▶ **Work to do**:
The required output is the exact run of lines from the line containing "doc.recompute()" to the line containing "for node in", inclusive, and nothing besides.
# START OF Exercise material
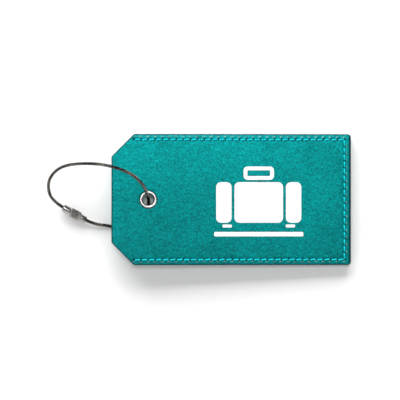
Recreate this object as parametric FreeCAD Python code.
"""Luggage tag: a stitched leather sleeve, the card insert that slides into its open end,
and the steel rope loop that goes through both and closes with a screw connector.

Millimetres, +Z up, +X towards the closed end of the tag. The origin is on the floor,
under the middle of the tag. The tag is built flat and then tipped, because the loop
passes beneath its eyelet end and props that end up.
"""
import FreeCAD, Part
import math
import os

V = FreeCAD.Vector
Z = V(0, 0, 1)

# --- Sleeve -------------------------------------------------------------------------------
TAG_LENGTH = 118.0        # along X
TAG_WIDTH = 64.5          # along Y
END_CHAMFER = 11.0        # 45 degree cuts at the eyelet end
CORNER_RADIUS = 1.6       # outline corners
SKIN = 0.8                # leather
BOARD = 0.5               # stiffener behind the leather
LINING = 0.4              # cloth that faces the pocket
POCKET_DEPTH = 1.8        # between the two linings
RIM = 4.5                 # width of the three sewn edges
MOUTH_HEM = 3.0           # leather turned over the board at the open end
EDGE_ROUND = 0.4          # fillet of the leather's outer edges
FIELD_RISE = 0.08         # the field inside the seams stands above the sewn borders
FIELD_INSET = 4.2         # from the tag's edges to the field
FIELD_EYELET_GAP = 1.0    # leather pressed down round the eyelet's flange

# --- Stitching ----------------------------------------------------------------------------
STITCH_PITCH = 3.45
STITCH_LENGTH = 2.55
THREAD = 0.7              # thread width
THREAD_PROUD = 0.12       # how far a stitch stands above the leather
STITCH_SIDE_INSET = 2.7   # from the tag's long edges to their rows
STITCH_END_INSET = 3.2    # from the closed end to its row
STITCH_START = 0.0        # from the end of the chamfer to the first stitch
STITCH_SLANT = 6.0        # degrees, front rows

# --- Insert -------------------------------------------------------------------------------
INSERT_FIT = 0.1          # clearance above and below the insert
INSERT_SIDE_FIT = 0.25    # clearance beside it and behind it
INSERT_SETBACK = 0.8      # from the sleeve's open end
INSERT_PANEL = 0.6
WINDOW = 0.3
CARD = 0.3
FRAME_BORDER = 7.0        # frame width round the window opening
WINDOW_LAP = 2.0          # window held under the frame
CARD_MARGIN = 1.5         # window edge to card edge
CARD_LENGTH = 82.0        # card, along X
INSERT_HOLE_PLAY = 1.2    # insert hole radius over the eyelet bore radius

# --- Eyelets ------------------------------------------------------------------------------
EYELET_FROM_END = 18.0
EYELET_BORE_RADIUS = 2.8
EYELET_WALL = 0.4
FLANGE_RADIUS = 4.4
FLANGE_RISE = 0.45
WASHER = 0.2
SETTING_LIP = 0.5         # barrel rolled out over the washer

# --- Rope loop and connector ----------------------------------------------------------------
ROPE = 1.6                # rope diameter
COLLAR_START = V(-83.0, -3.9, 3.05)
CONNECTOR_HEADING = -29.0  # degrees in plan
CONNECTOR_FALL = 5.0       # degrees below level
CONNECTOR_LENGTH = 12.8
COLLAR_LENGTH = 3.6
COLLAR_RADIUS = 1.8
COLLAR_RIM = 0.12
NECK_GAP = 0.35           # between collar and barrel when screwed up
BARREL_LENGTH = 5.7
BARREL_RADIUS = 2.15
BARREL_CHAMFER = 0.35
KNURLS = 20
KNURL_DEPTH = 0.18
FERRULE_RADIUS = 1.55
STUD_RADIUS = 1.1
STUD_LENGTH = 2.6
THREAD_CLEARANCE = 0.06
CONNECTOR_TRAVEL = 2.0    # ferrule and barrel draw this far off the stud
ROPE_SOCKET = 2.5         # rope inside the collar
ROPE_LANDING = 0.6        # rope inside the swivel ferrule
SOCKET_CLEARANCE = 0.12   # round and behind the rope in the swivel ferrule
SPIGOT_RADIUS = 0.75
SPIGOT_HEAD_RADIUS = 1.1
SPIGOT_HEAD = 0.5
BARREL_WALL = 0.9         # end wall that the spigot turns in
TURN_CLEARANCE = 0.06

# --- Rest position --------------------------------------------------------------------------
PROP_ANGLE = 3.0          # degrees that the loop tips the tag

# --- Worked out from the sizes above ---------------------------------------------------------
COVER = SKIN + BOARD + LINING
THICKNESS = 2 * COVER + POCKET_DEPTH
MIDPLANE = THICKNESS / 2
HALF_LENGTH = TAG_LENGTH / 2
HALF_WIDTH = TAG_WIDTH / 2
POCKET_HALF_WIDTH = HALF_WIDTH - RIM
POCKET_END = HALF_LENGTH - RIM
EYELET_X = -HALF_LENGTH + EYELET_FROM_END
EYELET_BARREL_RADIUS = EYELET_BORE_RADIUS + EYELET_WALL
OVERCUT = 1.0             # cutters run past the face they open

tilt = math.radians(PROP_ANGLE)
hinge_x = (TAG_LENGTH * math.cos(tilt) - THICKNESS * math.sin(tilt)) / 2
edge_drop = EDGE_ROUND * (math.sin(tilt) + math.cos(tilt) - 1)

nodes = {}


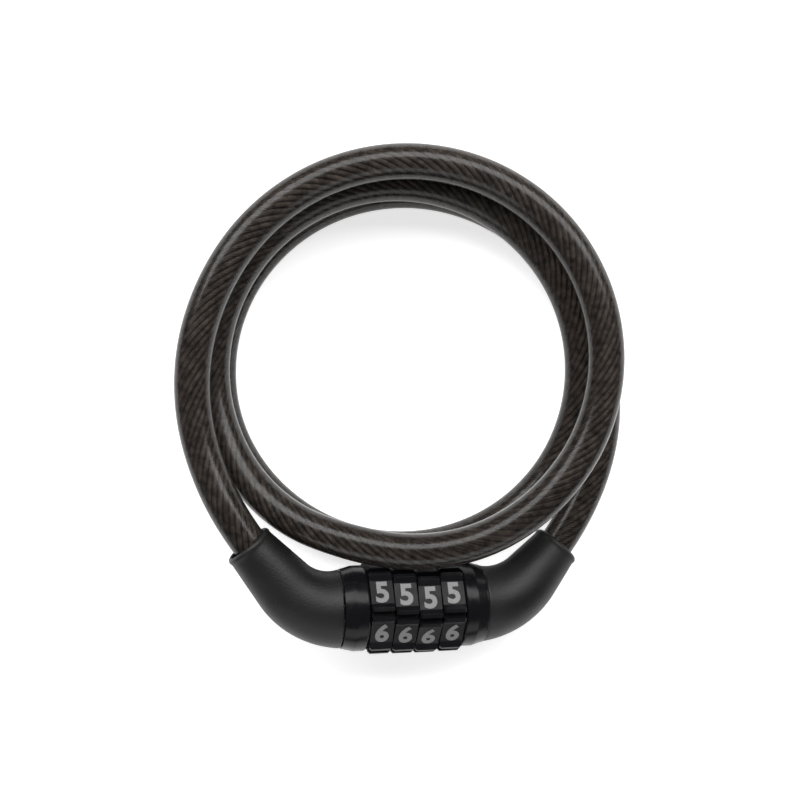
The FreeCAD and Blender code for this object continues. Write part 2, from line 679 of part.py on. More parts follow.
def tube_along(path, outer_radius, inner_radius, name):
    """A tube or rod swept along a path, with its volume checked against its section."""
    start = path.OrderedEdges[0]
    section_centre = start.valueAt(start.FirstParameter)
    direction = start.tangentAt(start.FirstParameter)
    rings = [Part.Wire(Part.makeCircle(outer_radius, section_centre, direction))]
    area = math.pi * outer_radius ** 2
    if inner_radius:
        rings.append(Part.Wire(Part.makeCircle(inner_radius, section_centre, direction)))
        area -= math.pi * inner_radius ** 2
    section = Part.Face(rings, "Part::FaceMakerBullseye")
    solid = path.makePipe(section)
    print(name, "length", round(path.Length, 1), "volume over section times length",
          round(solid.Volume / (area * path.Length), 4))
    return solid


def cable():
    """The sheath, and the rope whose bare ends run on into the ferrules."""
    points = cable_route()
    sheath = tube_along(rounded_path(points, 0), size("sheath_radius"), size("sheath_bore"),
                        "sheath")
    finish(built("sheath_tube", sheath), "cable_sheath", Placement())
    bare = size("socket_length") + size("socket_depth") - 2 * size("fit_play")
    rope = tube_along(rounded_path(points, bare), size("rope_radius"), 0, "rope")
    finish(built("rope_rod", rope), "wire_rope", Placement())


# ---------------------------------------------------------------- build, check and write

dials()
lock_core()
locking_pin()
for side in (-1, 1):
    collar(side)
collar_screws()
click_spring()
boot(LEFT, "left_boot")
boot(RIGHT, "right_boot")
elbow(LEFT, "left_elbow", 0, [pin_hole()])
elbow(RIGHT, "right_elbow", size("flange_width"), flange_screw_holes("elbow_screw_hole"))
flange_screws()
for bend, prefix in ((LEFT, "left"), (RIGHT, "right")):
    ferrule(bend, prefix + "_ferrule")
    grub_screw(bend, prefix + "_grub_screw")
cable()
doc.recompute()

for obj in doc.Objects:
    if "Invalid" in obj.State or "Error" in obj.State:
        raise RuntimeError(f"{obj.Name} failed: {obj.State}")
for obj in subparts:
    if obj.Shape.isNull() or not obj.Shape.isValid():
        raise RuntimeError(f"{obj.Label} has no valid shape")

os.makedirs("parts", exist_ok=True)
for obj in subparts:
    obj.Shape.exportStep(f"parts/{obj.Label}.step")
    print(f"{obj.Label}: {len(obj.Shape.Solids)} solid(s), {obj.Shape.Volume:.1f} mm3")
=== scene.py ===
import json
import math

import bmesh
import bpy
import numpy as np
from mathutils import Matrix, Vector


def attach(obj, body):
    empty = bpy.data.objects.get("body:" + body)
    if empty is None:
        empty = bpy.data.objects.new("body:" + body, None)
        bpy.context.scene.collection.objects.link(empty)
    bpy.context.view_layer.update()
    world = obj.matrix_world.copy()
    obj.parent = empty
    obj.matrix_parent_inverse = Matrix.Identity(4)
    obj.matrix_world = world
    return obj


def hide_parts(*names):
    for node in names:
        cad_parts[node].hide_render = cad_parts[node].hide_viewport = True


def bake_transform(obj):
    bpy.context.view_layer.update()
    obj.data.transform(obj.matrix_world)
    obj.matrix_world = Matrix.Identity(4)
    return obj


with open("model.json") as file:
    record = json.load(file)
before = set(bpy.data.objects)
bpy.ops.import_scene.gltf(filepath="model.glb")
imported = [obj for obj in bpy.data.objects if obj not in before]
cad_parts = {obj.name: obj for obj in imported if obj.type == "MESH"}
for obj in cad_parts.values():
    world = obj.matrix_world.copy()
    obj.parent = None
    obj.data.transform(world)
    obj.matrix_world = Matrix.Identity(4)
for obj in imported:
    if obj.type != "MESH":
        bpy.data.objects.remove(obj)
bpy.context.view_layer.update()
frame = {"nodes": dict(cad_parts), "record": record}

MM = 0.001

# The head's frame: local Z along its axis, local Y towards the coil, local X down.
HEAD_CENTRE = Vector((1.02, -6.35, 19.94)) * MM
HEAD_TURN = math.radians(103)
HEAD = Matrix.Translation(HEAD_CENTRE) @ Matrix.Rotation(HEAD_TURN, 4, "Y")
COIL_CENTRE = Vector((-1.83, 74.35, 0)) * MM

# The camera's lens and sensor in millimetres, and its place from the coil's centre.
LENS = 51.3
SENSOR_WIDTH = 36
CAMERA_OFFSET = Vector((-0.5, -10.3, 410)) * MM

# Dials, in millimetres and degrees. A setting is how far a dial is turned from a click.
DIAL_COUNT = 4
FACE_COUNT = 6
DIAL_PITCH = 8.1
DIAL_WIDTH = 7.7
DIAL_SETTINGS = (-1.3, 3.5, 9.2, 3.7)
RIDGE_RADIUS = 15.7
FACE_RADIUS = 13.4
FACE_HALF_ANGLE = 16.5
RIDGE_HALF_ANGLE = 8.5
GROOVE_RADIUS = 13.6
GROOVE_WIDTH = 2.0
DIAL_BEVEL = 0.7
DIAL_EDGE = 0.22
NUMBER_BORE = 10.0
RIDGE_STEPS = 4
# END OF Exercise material
▶ **Solution to the problem**:
doc.recompute()

for obj in doc.Objects:
    if "Invalid" in obj.State or "Error" in obj.State:
        raise RuntimeError(f"{obj.Name} failed: {obj.State}")
for obj in subparts:
    if obj.Shape.isNull() or not obj.Shape.isValid():
        raise RuntimeError(f"{obj.Label} has no valid shape")

os.makedirs("parts", exist_ok=True)
for obj in subparts:
    obj.Shape.exportStep(f"parts/{obj.Label}.step")
    print(f"{obj.Label}: {len(obj.Shape.Solids)} solid(s), {obj.Shape.Volume:.1f} mm3")
=== scene.py ===
import json
import math

import bmesh
import bpy
import numpy as np
from mathutils import Matrix, Vector


def attach(obj, body):
    empty = bpy.data.objects.get("body:" + body)
    if empty is None:
        empty = bpy.data.objects.new("body:" + body, None)
        bpy.context.scene.collection.objects.link(empty)
    bpy.context.view_layer.update()
    world = obj.matrix_world.copy()
    obj.parent = empty
    obj.matrix_parent_inverse = Matrix.Identity(4)
    obj.matrix_world = world
    return obj


def hide_parts(*names):
    for node in names:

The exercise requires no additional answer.